In this paper, I focus on the hard problem of robot emotions: the possibility and preconditions for a robot experiencing its emotions, and on its implications for the ethical treatment of robots. Everyday notions of ethical treatment depend in part on the recipient’s capacity to suffer, which includes pain, but goes beyond it, to include feelings of distress, agony, sorrow, anguish, and loss. From the opposite perspective, ethical treatment also involves the capacity to experience joy or well-being, but I will not address positive emotions in this paper. Future autonomous robots’ capacity to feel will affect not only our treatment of them, but also their treatment of us. For we expect robots to treat us well, but that will be more likely if they can empathise with our feelings of suffering and joy. This capacity is more compelling if it goes beyond intellectualised empathy and includes empathetic feeling (such as we have via mirror neurons). But why should we equip robots with emotions at all?
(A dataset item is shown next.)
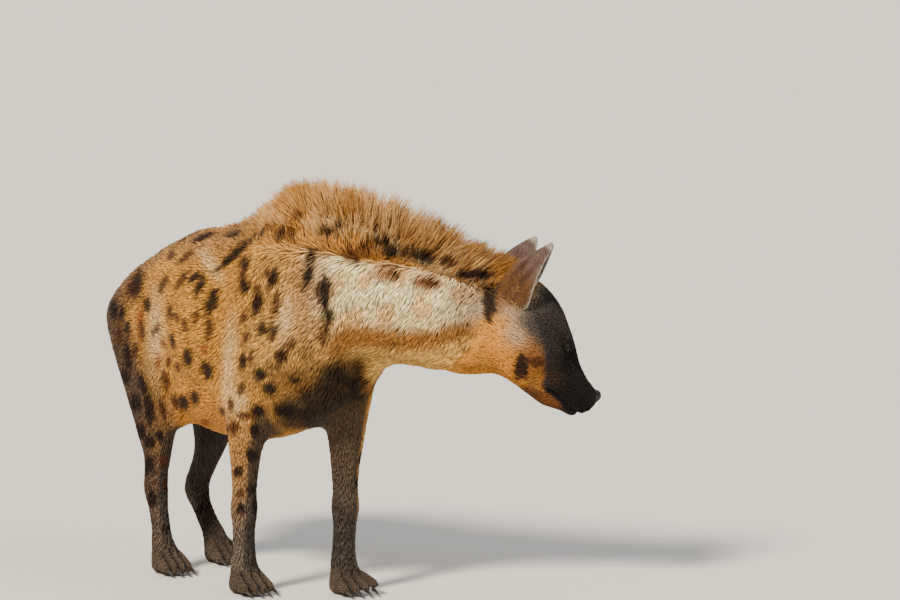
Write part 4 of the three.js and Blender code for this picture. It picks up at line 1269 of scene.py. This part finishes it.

An emotion may be defined as a state that is evoked by a reward or a punishment, which might be either present or remembered, and that serves as positive or negative reinforcement (Rolls, 2007). This reinforcement leads to changes in behaviour that are adaptive in the sense of inclusive fitness (Plutchik, 2003). Certainly, many robots will not need emotions, but animals depend on emotions for efficient, real-time behaviour, and for analogous reasons we can expect them to be valuable in some autonomous robots. More specifically, Rolls (2005, 2007) enumerates a number of functions fulfilled by emotions, which have analogues in robotics. First, emotion is motivating and directed toward action, and likewise robots need a means for selecting goals and organising subservient activities. Also, natural emotions provide for response flexibility through a “bow tie” organisation. That is, many different stimuli may lead to a single behavioural goal, represented by the emotion, which can be achieved by a variety of means (Rolls, 2006). Likewise in robots, it is useful to identify general motivational states that can be triggered by a variety of stimuli and fulfilled in a variety of ways. Further, in animals an emotion establishes a persisting state (e.g., a mood) that biases cognitive processing to be more appropriate to the situation, and emotions can serve the same purpose in robots. In particular, emotion is crucial in memory encoding and rapid retrieval of behaviourally relevant information, which is valuable in robots as well. Further, natural emotions trigger autonomic and endocrine responses, which affect adrenaline release, heart rate, and other functions. Analogously, robot emotions might affect power management, reallocation of computational resources, adjustment of clock rates, preparatory deployment and priming of sensors and actuators, and so forth. Finally, emotions are critical in regulating interactions among animals, promoting cooperation and other forms of social organisation, and in facilitating communication of mental states, attitudes, intentions, etc. through emotional expression. These functions are also important in robots that cooperate with each other or with humans (Breazeal, 2003; Breazeal, Brooks, Gray, Hoffman, Kidd, Lee, Lieberman, Lockerd & Chilongo, 2004).